I’m intrigued by Elon Musk’s concept of Tree of Knowledge. He says, “it is important to view knowledge as sort of a semantic tree — make sure you understand the fundamental principles, i.e., the trunk and big branches, before you get into the leaves/details or there is nothing for them to hang on to.”
Vishal Khandelway created a helpful illustration to explain the difference between the trunk, branches, and leaves.
The trunk. Start here and build your foundational principles by reading biographies, history books, philosophy and other non-fiction.
The branches. These are podcasts, medium posts, new best seller books on Amazon, Op-eds in the Atlantic, NYT, Washington Post, etc.
The leaves. These are random tweets and Facebook posts. Back in the age of newspapers, these used to be Letters to the Editor. These are mostly noise.
Spend your time on the trunk and the branches. The leaves are seductive but don’t build help your build foundational principle that acts as your guidelines for making decisions.
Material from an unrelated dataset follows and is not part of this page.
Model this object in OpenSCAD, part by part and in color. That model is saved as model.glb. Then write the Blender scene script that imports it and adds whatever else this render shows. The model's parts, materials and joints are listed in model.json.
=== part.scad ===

Always start with your principles.
Man’s Search for Meaning by Viktor Frankl – This is a book you can read over an over again. It’s about how we cannot avoid suffering, but we can choose how to cope with it, find meaning in it, and live a full life.
True Grit by Charles Portis. It’s an old-school Western story. Read the book and then watch the Coen Brother’s movie after reading the book.
The Three-Body Problem by Cixin Liu. If you read Sci-Fi and enjoyed Dune, then you’ll enjoy this book. It’s the first Chinese Sci-fi book I’ve read and will definitely go back for more.
A Life Worth Breathing – Max Strom. It’s a practical life guide to applying yoga and meditation to real life.
Artemis – Andy Weir. Follow up to the Martian. Old fashioned action story set on our moon.
The Dude and the Zen Master – Jeff Bridges and Bernie Glassman. It’s a conversation between Jeff Bridges and Bernie Glassman on all things Zen. Maybe you’ve been too afraid to ask in the past or have been expected to know, this book covers all those kinds of questions.
Illusions by Richard Bach. I recommend reading this book every year. It’ll offer up something new every time. Gets better as I get older.
FDR by Jean Edward Smith – This is a reminder that politics has always been a contact sport in the United States. It’ll give you hope in 2018. The past is prologue.
Season of the Witch by David Talbot – Give this book to anyone who complains that San Francisco has changed too much over the last decade. The book explains how the only constant in San Francisco is that it’s changing and that’s what makes it so great.
Lonesome Dove by Larry McMurtry – Probably the best Western I’ve read. Epic.